We walked to the edge of the deer yard, and I sat down under a large white pine tree, whittled out a couple dry sticks piled some dry pine needles under the sticks and built myself a small fire. I once again found myself in a state of supreme and beautiful solitude. The small fire would neither boil a pot of water nor even warm my hands, but its small glitter, that I watched with half closed eyes, gave me a warm feeling inside.
High above, a hawk swooped down into a small clearing and clutched a mole as it carelessly crossed an open space on top of the snow. Nature was now writing me a book about the nature of things, that few other eyes would ever have the pleasure of witnessing.

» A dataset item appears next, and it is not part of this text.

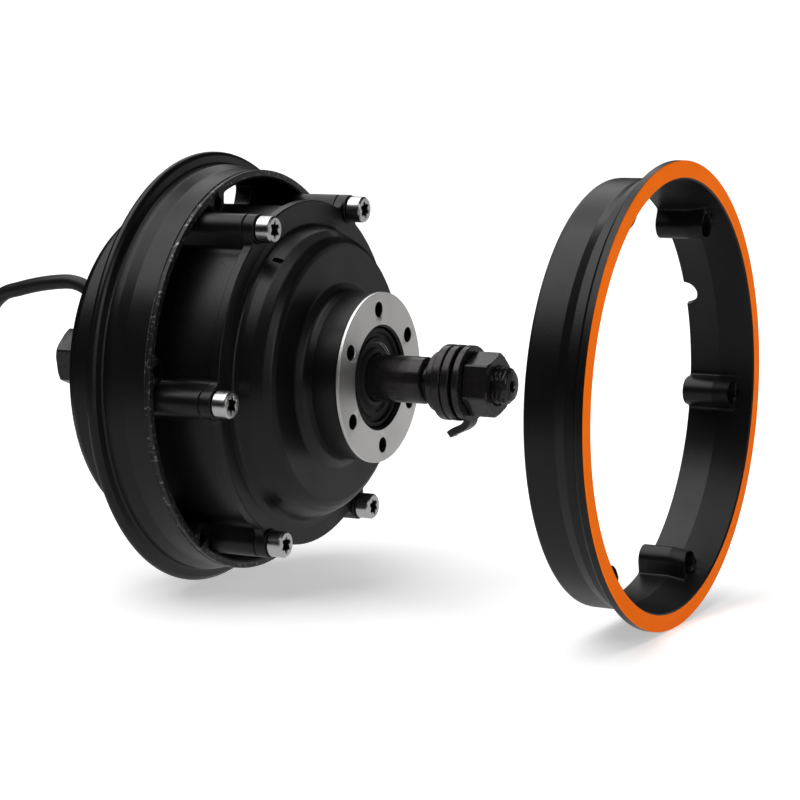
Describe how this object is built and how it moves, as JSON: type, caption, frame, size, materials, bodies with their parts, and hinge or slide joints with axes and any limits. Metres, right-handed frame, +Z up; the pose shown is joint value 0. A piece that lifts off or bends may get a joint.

Small flakes of snow started to fall that seemed to magnify the beauty I was being blessed with. My cup certainly runneth over. I became overwhelmed with the feeling of “Peace on Earth.”
If only I had my axe, I could have cut a few dry logs to build a warmer fire. No doubt I would have spent the night there, as I had a number of years ago. Watching the shadows dance in front of one’s own camp fire, as well by chance, hearing the howl of a wolf in the opera of the wilds, is a moment known only to those who dare to venture into the winter white backcountry.
The light of day had fast diminished and was replaced by a full moon. I longed to stay and spend the night there in the grasp of this winter wonderland. Alas, Baron and I started back to the waiting living room fireplace. As I walked along the side of the open trout stream of the valley, I remembered how, just a few months ago, nature wrote its book in blazing colours. Now, as she cleverly turned herself inside out, she wrote the pages white on white.
Add a friend who understands and a dog that often stands on your snowshoes. Light a fire and stay until the shadows dance on the white coloured snow and the curious animals advance. Stay until the pages unfold, until solitude becomes a peaceful trend. Then you will experience “peace on earth, to men of goodwill.”